Но не всегда он переживал именно это. То, что стало теперь совершенно неизменным, это всё та же странная особенность, из-за которой он почти не принадлежал себе. Как только он оставался один, его мгновенно окружало смутное движение огромного воображаемого мира, которое неудержимо увлекало его с собой, и за которым он едва успевал следить. Это был зрительный и звуковой хаос, составленный из множества разнородных вещей; иногда это бывала музыка фортепьянного концерта, иногда это было безмолвное движение каменного городского ландшафта, перерезанного многочисленными каналами, который клубился перед Андреем с непонятной волнообразностью, иногда это было некое лечебное учреждение, в котором он существовал не как врач и не как пациент. Иногда это была яростная гонка с препятствиями, иногда беспечное существование, когда он жил беспечно и бездумно, с наслаждением вбирая в себя весенний и влажный воздух волжской набережной и ощущая с животной силой восприятия вкус мяса, которое он ел в ресторане, разрывая жадными зубами его сочные куски. Была девушка, которая удалялась, и была девушка, которая приближалась.

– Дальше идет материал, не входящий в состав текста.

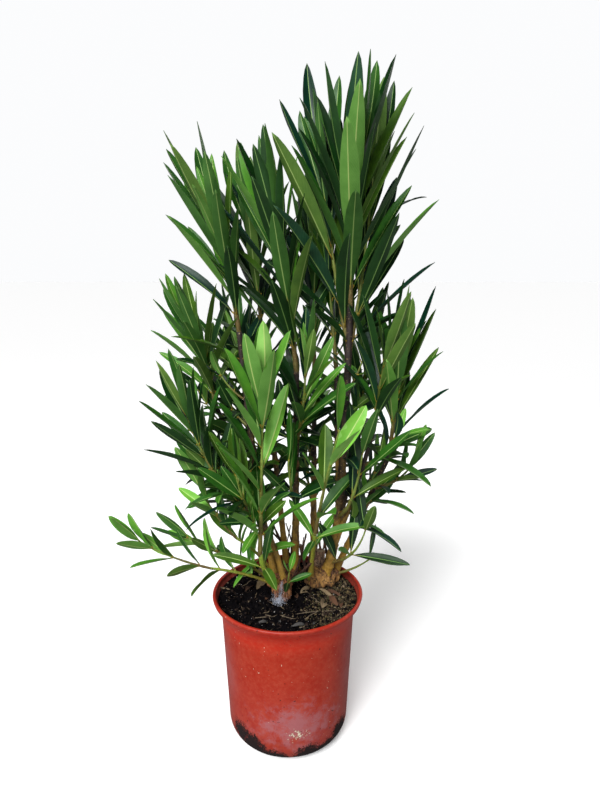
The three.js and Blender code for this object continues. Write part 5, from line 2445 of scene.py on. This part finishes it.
@dataclass
class Foliage:
    """Dresses the grown leaves, one piece for each part of the crown."""

    growth: Growth
    form: LeafForm = LeafForm()

    @staticmethod
    def finishes() -> tuple[Finish, ...]:
        """Top, underside and rib for each tone, in the order of Tone.

        Returns:
            The finishes.
        """
        tones = (
            (Tone.DEEP, (14, 54, 12), (6, 31, 8), (26, 70, 24), (12, 46, 18)),
            (Tone.TEAL, (6, 50, 32), (3, 30, 20), (15, 68, 44), (9, 46, 32)),
            (Tone.GREEN, (46, 98, 23), (24, 71, 15), (65, 114, 45), (42, 87, 29)),
            (Tone.OLIVE, (70, 108, 22), (44, 80, 16), (90, 126, 48), (64, 100, 36)),
            (Tone.FRESH, (88, 148, 40), (60, 122, 28), (106, 160, 70), (82, 138, 52)),
            (Tone.YOUNG, (124, 190, 66), (94, 162, 46), (146, 202, 100), (118, 178, 76)),
        )
        made: list[Finish] = []
        for tone, *colours in tones:
            name = tone.name.lower()
            top, top_shade, under, under_shade = (srgb(*colour) for colour in colours)
            pale = srgb(126 + 13 * tone, 166 + 9 * tone, 88 + 7 * tone)
            faint = tuple(lerp(np.array(under), np.array(pale), 0.3).tolist())
            made.append(LeafSkin(f"{name} leaf", 0.42, top, top_shade, under))
            made.append(LeafSkin(f"{name} leaf underside", 0.58, under, under_shade, faint, 0.0001))
            made.append(RibSkin(f"{name} midrib", 0.5, srgb(188, 156, 56), pale))
        return tuple(made)

    def build(self) -> None:
        """Builds each part of the crown."""
        finishes = self.finishes()
        for crown in Crown:
            leaves = Leaves.joined(self.growth.batches[crown])
            nodes = tuple(plan.name for plan in SHOOTS if plan.crown == crown)
            slot = "young_foliage" if crown in Growth.YOUNG_CROWNS else "foliage"
            log.info("%s: %d leaves", crown.name.lower(), len(leaves))
            name = f"{crown.name.lower()}_crown_leaves"
            Piece(name, nodes, slot, finishes).build(self.form.patch(leaves))


# Studio


@dataclass(frozen=True)
class Studio:
    """A pale floor, soft lights, and a camera where the photograph was taken from.

    Attributes:
        camera_place: where the camera stands.
        camera_down: how far it looks down, in degrees.
        lens: its focal length, in millimetres.
        sensor: its sensor's width, in millimetres.
        sun: which way the main light comes from, how wide it is in degrees, and how strong.
        lamps: name, place, size and power of each softer lamp.
        glow: strength of the sky as a light.
        backdrop: strength of the sky as it is seen.
    """

    camera_place: Vector3 = (0.018, -0.806, 0.686)
    camera_down: float = 12.41
    lens: float = 27.0
    sensor: float = 36.0
    sun: tuple[Vector3, float, float] = ((-0.5, -1.0, 0.95), 32.0, 4.2)
    lamps: tuple[tuple[str, Vector3, float, float], ...] = (
        ("front", (0.4, -1.9, 0.7), 1.2, 9.0),
        ("back", (0.9, 1.2, 1.6), 1.2, 14.0),
        ("left", (-1.7, 0.2, 0.6), 1.4, 6.0),
        ("right", (1.8, 0.3, 0.6), 1.4, 5.0),
    )
    glow: float = 0.085
    backdrop: float = 0.985

    def build(self) -> None:
        """Sets up camera, floor, lights and sky."""
        scene = bpy.context.scene
        lens = bpy.data.cameras.new("camera")
        lens.lens = self.lens
        lens.sensor_width = self.sensor
        camera = bpy.data.objects.new("camera", lens)
        camera.location = self.camera_place
        camera.rotation_euler = (np.radians(90 - self.camera_down), 0.0, 0.0)
        scene.collection.objects.link(camera)
        scene.camera = camera
        self.floor(scene)
        way, width, strength = self.sun
        sun = bpy.data.lights.new("sun", "SUN")
        sun.angle = float(np.radians(width))
        sun.energy = strength
        self.hang(scene, sun, way, np.array(way))
        for name, place, size, power in self.lamps:
            lamp = bpy.data.lights.new(name, "AREA")
            lamp.size = size
            lamp.energy = power
            self.hang(scene, lamp, place, np.array(place) - [0.0, 0.0, 0.4])
        self.sky(scene)
        scene.view_settings.view_transform = "Standard"

    @staticmethod
    def hang(scene: bpy.types.Scene, light: bpy.types.Light, place: Vector3, away: Array) -> None:
        """Hangs a light at a place, shining against the direction away from what it lights.

        Args:
            scene: the scene.
            light: the light.
            place: where it hangs.
            away: direction to it from what it lights.
        """
        holder = bpy.data.objects.new(light.name, light)
        holder.location = place
        back = unit(away)
        turn = float(np.arctan2(back[1], back[0]) + np.pi / 2)
        holder.rotation_euler = (float(np.arccos(back[2])), 0.0, turn)
        scene.collection.objects.link(holder)

    def sky(self, scene: bpy.types.Scene) -> None:
        """Makes a pale sky that is seen brighter than it lights.

        Args:
            scene: the scene.
        """
        world = bpy.data.worlds.new("sky")
        scene.world = world
        world.use_nodes = True
        bench = Bench(world.node_tree)
        seen = bench.wire("ShaderNodeLightPath", output="Is Camera Ray")
        sky = world.node_tree.nodes["Background"]
        bench.feed(sky.inputs["Color"], (0.985, 0.99, 1.0))
        bench.feed(sky.inputs["Strength"], seen * (self.backdrop - self.glow) + self.glow)

    @staticmethod
    def floor(scene: bpy.types.Scene) -> None:
        """Lays a wide pale floor that throws back less light than it shows.

        Args:
            scene: the scene.
        """
        half, drop = 30.0, 0.0005
        corners = [(-half, -half), (half, -half), (half, half), (-half, half)]
        mesh = bpy.data.meshes.new("floor")
        mesh.from_pydata([(x, y, -drop) for x, y in corners], [], [(0, 1, 2, 3)])
        paint = bpy.data.materials.new("pale floor")
        paint.use_nodes = True
        bench = Bench(paint.node_tree)
        seen = bench.wire("ShaderNodeLightPath", output="Is Camera Ray")
        inputs = {
            "Base Color": bench.blend(seen, (0.2, 0.2, 0.2), (1.0, 1.0, 1.0)),
            "Roughness": 0.8,
            "Emission Color": (1.0, 1.0, 1.0),
            "Emission Strength": seen * 0.09,
        }
        for name, source in inputs.items():
            bench.feed(paint.node_tree.nodes["Principled BSDF"].inputs[name], source)
        mesh.materials.append(paint)
        floor = bpy.data.objects.new("floor", mesh)
        scene.collection.objects.link(floor)
        floor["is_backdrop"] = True


def main() -> None:
    """Builds studio, pot, soil, wood and foliage around the frame, and notes the sizes."""
    logging.basicConfig(level=logging.INFO, format="%(name)s: %(message)s")
    Studio().build()
    low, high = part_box("pot")
    pot = NurseryPot(height=high.z, rim=high.x)
    pot.build()
    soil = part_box("soil")[1].z
    PottingMix(level=soil, pot=pot).build()
    ruddy = OldWood("ruddy bark", 0.8, srgb(110, 60, 32), srgb(156, 102, 58), srgb(20, 12, 9), level=soil)
    tan = OldWood("tan bark", 0.8, srgb(104, 66, 38), srgb(166, 124, 66), srgb(24, 15, 10), level=soil)
    left = (
        ((-0.009, -0.013, 0.002), (0.011, 0.01, 0.019)),
        ((-0.01, 0.0, 0.016), (0.018, 0.016, 0.015)),
        ((-0.012, 0.026, 0.009), (0.017, 0.02, 0.016)),
        ((0.002, 0.049, 0.007), (0.021, 0.017, 0.015)),
    )
    right = (
        ((0.048, 0.028, 0.008), (0.022, 0.017, 0.02)),
        ((0.064, 0.042, 0.011), (0.017, 0.016, 0.015)),
        ((0.05, 0.06, 0.008), (0.021, 0.016, 0.015)),
    )
    Stool("left_stool", left, (-0.008, 0.018, 0.01), ruddy).build(soil)
    Stool("right_stool", right, (0.053, 0.042, 0.009), tan).build(soil)
    growth = Growth(soil)
    growth.grow()
    wood = Wood(growth)
    wood.stems()
    wood.stubs()
    wood.dead_twigs()
    Foliage(growth).build()
    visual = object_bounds()
    sizes = {"cad": [list(c) for c in cad_box], "visual": [list(c) for c in visual]}
    log.info("sizes: %s", sizes)


if __name__ == "__main__":
    main()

Иногда он возвращался в горы и видел Катю. Её мятежная душа стремилась вдоль ледяной скалы. Чалые туманы висли на изломах горных вершин, затягивая небо бесцветной камкой, медленно сваливаясь с крутизны в балки и отлоги, повисая хлопьями на оголенных ветвях. С далеких скал, под гул ледяного обвала, налетали ветры, и тогда разрывалась камка, и глубокая голубизна окаймлялась, будто перстень, серебристой оправой гор. Поседелые деревья-исполины стыли в прозрачном воздухе. Изгибаясь, отражая суровые берега, стремительные реки огибали обглоданные веками валуны, оставляя на их морщинах холодные брызги. Кружились, хрипло каркая, старые вороны. Клубы серо-фиолетового тумана, согнанного мечущимся ветром, ползли по горному склону, оттуда, из мглы, проступали пленительные очертания, сотканные из прозрачного эфира, света, и воздуха. Гармония кривых линий завораживала, притягивала взгляд, разливаясь чудесными трезвучиями, пробуждающими в душе неповторимые ощущения, полные грусти, – то приятные, то мучительные. Изначально близкие сердцу звуки, их тончайшие оттенки и изгибы, таинственное сочетание мажора и минора, свободно и легко охватывали самое существо, пронизывая самые отдаленные уголки души.
…Ан-дрю-ша…
Во всём этом не было никогда никакой последовательности, и этот движущийся хаос не нёс в себе даже отдалённую возможность сколько-нибудь гармонической схемы. И соответственно этому, в те времена своей жизни, которые были отмечены таким постоянным присутствием хаоса, душевное существование Андрея приобретало столь же неверный и колеблющийся характер. Он не мог быть уверен в длительности того или иного чувства, и не знал, что придёт ему на смену завтра или через неделю.
В эти же неверные времена Андрей встретил человека, точно нарочно вызванного из небытия, чтобы появиться перед ним именно в ту эпоху его жизни. Андрею этот человек показался неузнаваемо искаженным напоминанием о ком-то другом, некогда существовавшем. Его больше не было, он исчез, но не бесследно, так как после него осталось то, что Андрей увидел, когда он пришёл и сказал:
– Что будем с этим делать?
На пороге родительской квартиры стоял Реваз, в его руках был паспорт с отметкой ЗАГСа. Нужно было либо поставить ещё одну – «Брак расторгнут», либо восстанавливать отношения. Андрей выбрал второе. Жене непременно захотелось поставить отметку в небесной регистрационной палате. В разгар приготовлений к венчанию Андрей чуть не испортил всё дело, задав ей вопрос:
– Послушай, неужели ты думаешь, что нарисованный Иисус, бог нищих, сможет спасти наш брак, если он вдруг поползёт по швам?!
Мариам, считавшая себя набожной, устроила сцену, впрочем, несерьёзную – в процесс было вовлечено множество друзей, родственников, и знакомых, многие из которых не знали о размолвке. Венчание состоялось.